# Hell of Hunterdon 2014



## NJPhil (Jun 24, 2003)

Does anyone have any info on the ride this year? 

I see they have a provisional date of March 22nd, but last year registration was open by now.


----------



## AlanE (Jan 22, 2002)

This message was posted on their FB page on Jan. 16

Apologies for the radio silence Boys & Girls; I am way behind on communication this year. Please save the following dates for this year’s Spring Classic Series:

Saturday March 22: Hell of Hunterdon
Saturday March 29: Fools Classic
Saturday April 19: Fleche Buffoon

Hey what gives why is the HoH is early this year? Since we are having such a mild winter, we figured the trend would continue into spring. Hardly. The Tour of the Battenkill moved their date up to avoid Easter, and in deference to the many of you who use the HoH in preparation for Battenkill, we thought it best to move up as well. 

The next question you are probably asking is “When does registration open?” We are shooting for January 24 – 27th. We will let you know in advance specifically when it will open, so you can plan for it. The reason for my lack of committal is that I am waiting on some pertinent info from some 3rd parties. These don’t affect the ride itself, but it could affect the field limit; we hope to expand the field again this year, but I won’t know if we are able to until the week of the 19th. 

Since the HoH is early, so is the Fools Classic. Why ? 1) We’d like to get it in before Battenkill 2) I am skipping Battenkill this year to go to the Tour of Flanders and ride the Cyclo, and maybe go to Paris - Roubaix. 3) We also re-introducing the Fleche Buffoon. 4) We ran out of weekends.

Details for the Fools Classic are still under wraps. We are working on a new beer friendly start/finish location, and the catering is still being negotiated. No guarantees, but we hope to make it happen.

So the Fleche Buffoon is back? All but 70 or so of you probably never knew it existed to begin with. It is our Ardennes Tribute Ride, all the climbs, none of the dirt/gravel. It has been on hiatus for a few years due to calendar conflicts, but we are committed to having it this year. Again, we are negotiating with a beer friendly venue. 

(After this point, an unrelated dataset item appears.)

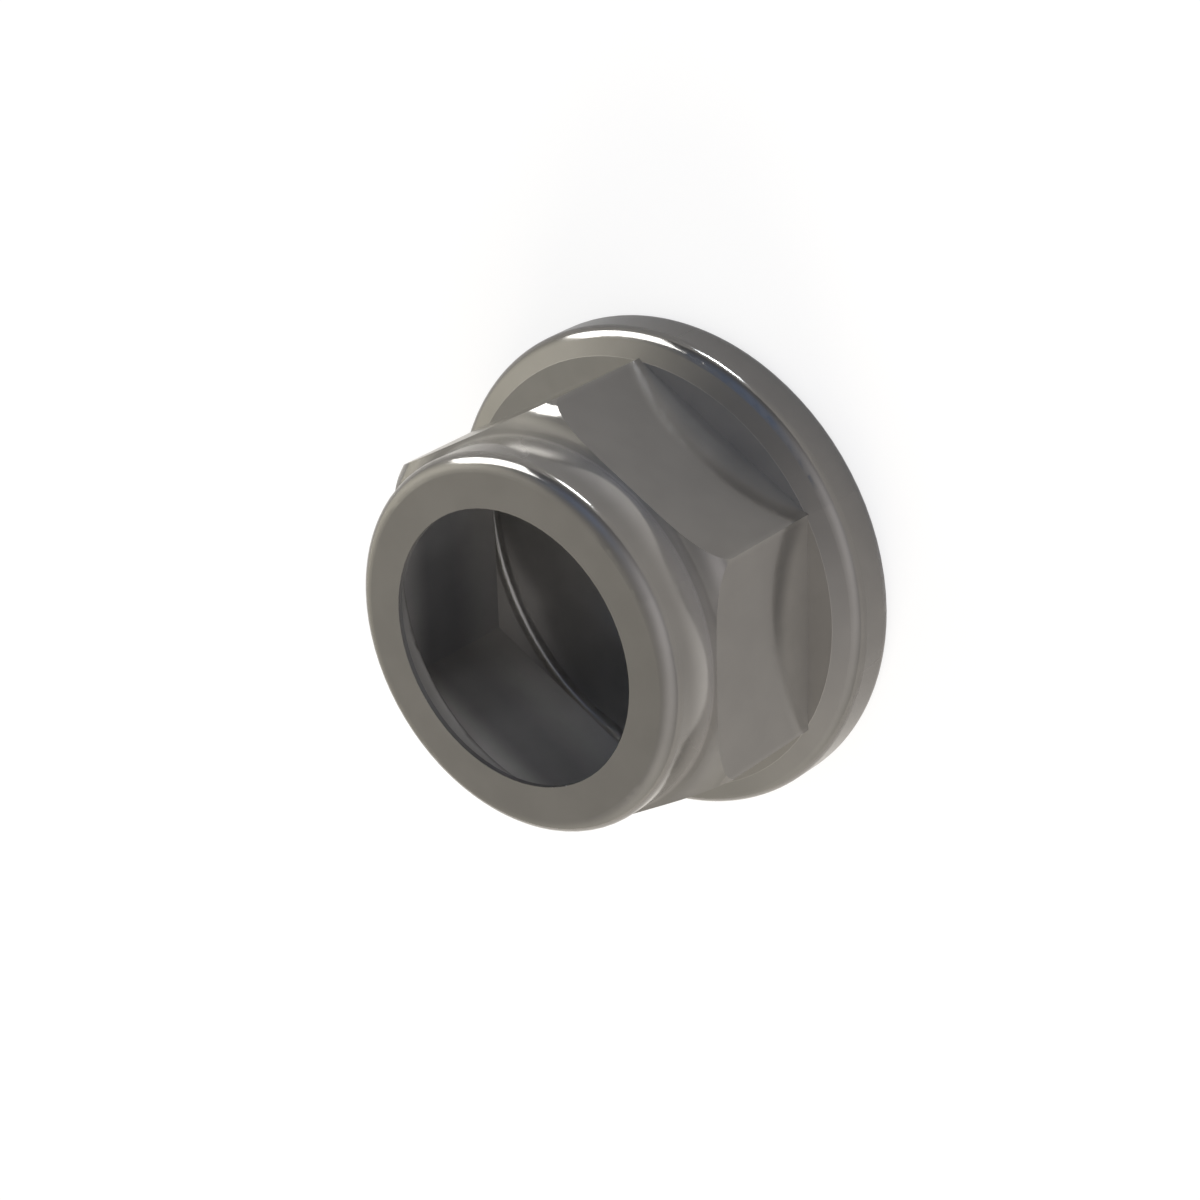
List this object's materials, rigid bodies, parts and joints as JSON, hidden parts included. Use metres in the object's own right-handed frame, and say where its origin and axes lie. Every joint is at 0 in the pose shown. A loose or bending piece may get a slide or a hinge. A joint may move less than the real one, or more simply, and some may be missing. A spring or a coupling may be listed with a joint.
{
  "type": "flanged hexagon lock nut",
  "caption": "Hollow flanged hexagon lock nut: round collar with a plain front hole, crowned hexagon, and a round flange with a sloping top.",
  "frame": {"origin": "centre of the flange's bearing face", "axes": "+Z along the nut's axis, from the bearing face towards the collar; two of the hexagon's corners lie on the X axis"},
  "size_m": [0.0166, 0.0166, 0.0089],
  "materials": {
    "metal": "satin"
  },
  "bodies": {
    "root": {"nut_body": "metal"}
  },
  "joints": []
}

We are also working on some new events for 2014. From our list of bad ideas:

July 27th will be the inaugural Fixed Gear Fondo/Single Speed Open. 50 miles, 3000’ of climbing, 1 gear. Beer friendly finish (are you sensing a theme here?).

February 9 & March 9th are Stages 2 & 3 of Le Tour de French Toast ca 100k rides to the Pancake Breakfast at the Upper Black Eddy Fire Company. These rides are free, but breakfast is $7. 

March 2nd sees the reincarnation of CBBC’s Frosted Butt Ride. This will be a glorified group ride to get in some base miles prior to the Spring Classic Series. 

And we are working on a Fall Classic too. It is too early to even talk about this one.

We’ll get back to you soon with info as soon as we can. In the interim, bundle up, put on the fenders, and get out there. Otherwise you are sentenced to the indoor trainer…

Kermesse Sport


----------



## NJPhil (Jun 24, 2003)

Thanks for the info Alan. I guess I should go find them on FB.

Phil


----------



## AlanE (Jan 22, 2002)

This just in - registration opens Thursday, Jan 30th.
https://www.bikereg.com/Net/hell-of-hunterdon

And they've bumped up the registration by 25% this year to $50


----------



## NJBiker72 (Jul 9, 2011)

AlanE said:


> This just in - registration opens Thursday, Jan 30th.
> https://www.bikereg.com/Net/hell-of-hunterdon
> 
> And they've bumped up the registration by 25% this year to $50


Still a good bargain for that ride. Think we drank enough River Horse to cover last year's fee. But with the early date not sure I am doing it this year.


----------